(Entries with model source code)
--*--

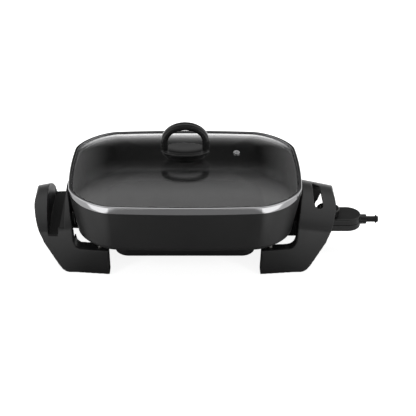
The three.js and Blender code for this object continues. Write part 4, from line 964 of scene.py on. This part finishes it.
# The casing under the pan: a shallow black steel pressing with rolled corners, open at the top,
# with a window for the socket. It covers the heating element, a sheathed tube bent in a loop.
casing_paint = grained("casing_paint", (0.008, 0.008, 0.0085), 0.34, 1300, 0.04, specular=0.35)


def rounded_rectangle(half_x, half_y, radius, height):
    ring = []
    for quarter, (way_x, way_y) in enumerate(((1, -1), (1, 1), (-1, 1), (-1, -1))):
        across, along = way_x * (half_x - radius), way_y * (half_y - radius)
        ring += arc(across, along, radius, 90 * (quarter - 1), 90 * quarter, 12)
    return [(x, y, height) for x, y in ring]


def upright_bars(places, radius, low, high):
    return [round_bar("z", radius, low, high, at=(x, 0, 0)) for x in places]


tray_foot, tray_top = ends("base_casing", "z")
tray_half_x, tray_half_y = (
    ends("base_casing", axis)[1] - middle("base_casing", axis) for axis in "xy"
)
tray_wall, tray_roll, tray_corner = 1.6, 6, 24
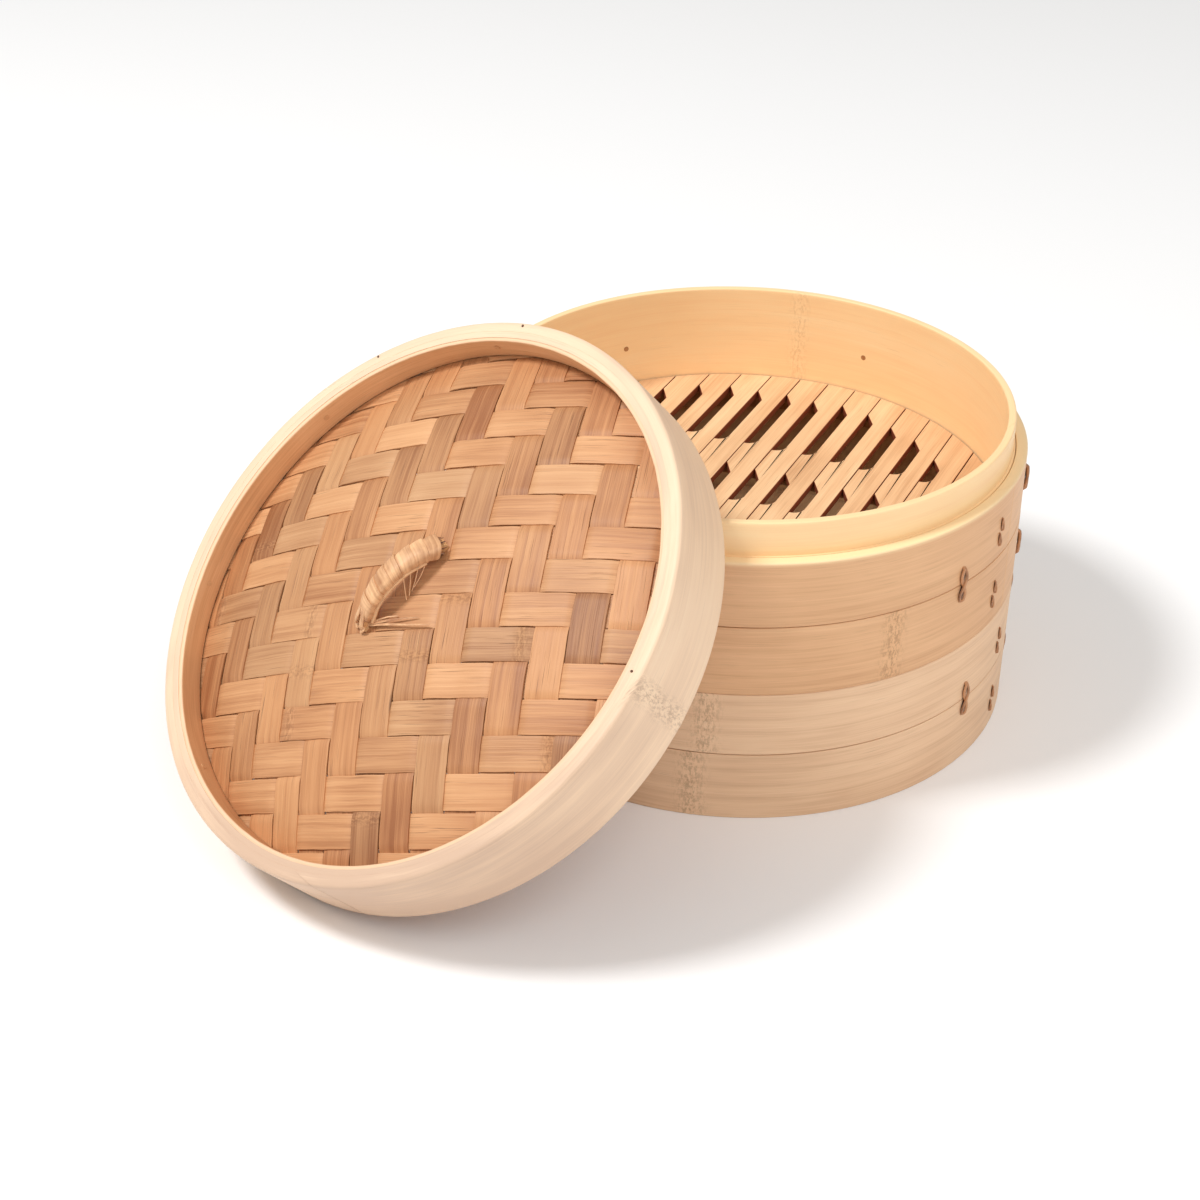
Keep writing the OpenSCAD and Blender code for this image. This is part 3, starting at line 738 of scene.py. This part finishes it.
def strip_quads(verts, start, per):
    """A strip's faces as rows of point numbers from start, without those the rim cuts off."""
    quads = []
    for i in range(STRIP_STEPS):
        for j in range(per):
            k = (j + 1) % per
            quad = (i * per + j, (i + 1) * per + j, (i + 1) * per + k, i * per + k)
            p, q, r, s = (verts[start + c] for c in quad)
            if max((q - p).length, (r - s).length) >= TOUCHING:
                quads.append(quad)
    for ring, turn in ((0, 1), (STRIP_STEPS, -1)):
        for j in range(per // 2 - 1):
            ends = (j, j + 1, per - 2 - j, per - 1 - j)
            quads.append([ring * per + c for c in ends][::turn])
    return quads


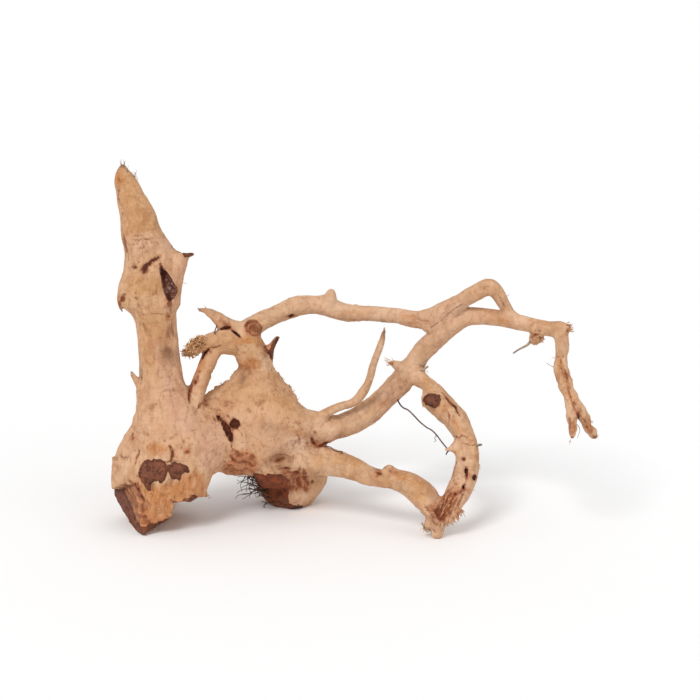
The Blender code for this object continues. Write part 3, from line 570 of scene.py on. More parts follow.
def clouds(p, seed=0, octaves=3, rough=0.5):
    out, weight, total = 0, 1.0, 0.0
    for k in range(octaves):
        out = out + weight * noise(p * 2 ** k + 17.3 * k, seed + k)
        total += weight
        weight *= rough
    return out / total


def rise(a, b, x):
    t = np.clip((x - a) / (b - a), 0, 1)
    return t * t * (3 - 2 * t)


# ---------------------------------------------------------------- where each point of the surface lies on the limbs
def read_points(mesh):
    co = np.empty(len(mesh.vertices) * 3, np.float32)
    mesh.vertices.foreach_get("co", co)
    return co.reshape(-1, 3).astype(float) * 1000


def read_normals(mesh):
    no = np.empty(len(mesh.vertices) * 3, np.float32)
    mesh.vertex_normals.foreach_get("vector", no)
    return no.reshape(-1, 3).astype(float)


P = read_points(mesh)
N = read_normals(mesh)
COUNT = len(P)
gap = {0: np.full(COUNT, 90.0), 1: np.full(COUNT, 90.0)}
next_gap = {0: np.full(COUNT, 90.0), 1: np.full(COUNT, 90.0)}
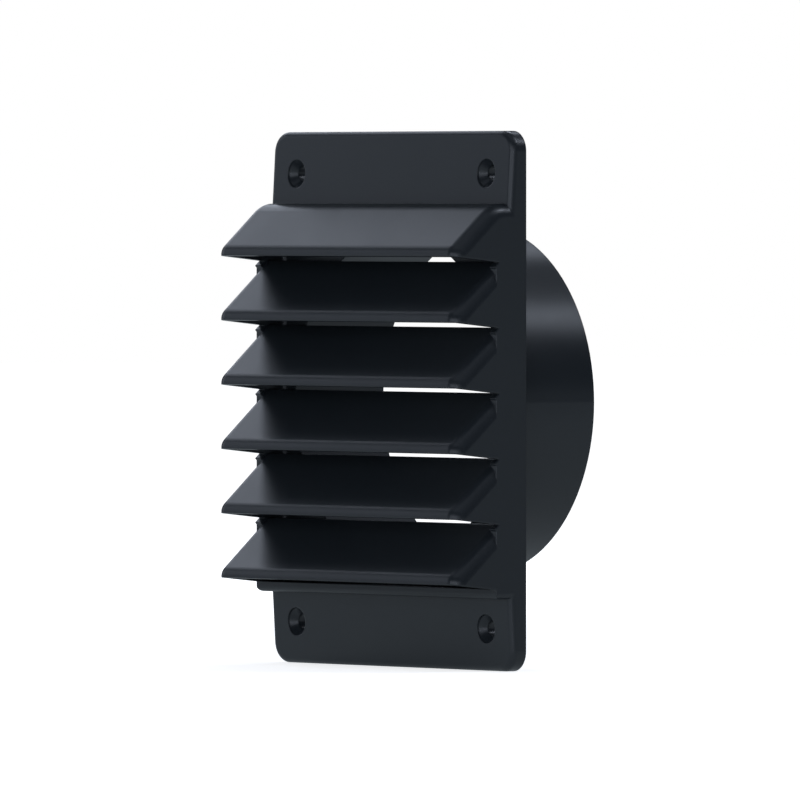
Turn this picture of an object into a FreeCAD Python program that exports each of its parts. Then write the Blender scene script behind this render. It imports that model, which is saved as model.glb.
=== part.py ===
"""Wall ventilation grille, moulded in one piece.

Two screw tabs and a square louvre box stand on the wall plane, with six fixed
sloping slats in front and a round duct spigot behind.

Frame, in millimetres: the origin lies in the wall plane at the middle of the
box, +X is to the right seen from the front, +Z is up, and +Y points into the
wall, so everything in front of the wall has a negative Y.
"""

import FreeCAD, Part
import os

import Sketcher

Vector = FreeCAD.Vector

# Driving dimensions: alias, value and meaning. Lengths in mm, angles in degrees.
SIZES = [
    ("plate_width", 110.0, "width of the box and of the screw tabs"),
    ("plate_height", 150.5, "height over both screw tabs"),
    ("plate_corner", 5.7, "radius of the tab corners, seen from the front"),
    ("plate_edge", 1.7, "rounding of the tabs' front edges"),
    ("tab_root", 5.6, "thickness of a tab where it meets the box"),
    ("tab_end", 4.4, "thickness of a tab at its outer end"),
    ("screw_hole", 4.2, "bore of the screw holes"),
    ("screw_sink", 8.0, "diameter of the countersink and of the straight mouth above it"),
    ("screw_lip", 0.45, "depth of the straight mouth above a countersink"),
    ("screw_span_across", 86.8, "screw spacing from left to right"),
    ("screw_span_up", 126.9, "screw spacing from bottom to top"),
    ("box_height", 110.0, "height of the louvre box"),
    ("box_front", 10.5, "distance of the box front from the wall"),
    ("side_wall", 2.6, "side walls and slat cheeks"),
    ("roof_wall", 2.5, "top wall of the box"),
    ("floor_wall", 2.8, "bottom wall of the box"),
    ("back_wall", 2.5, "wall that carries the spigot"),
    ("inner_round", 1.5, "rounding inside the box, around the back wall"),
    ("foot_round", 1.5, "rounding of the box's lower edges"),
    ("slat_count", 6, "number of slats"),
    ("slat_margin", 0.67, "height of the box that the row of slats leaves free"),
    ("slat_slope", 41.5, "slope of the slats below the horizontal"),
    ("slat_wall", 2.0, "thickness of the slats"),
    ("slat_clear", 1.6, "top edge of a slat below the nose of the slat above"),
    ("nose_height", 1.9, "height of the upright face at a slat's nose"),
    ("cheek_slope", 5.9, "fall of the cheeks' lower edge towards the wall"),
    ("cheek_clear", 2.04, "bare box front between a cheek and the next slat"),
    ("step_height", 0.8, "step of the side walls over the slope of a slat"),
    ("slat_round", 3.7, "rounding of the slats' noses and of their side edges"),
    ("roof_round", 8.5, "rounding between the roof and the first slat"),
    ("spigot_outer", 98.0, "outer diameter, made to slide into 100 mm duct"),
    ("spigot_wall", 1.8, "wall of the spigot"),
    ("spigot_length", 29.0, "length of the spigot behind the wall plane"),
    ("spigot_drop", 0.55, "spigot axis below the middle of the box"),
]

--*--

== Exercise goal ==
Set down, exactly and alone, the run of lines from the line that has "Turn this picture" to the line that has "in one piece.".

== Output of the task ==
Turn this picture of an object into a FreeCAD Python program that exports each of its parts. Then write the Blender scene script behind this render. It imports that model, which is saved as model.glb.
=== part.py ===
"""Wall ventilation grille, moulded in one piece.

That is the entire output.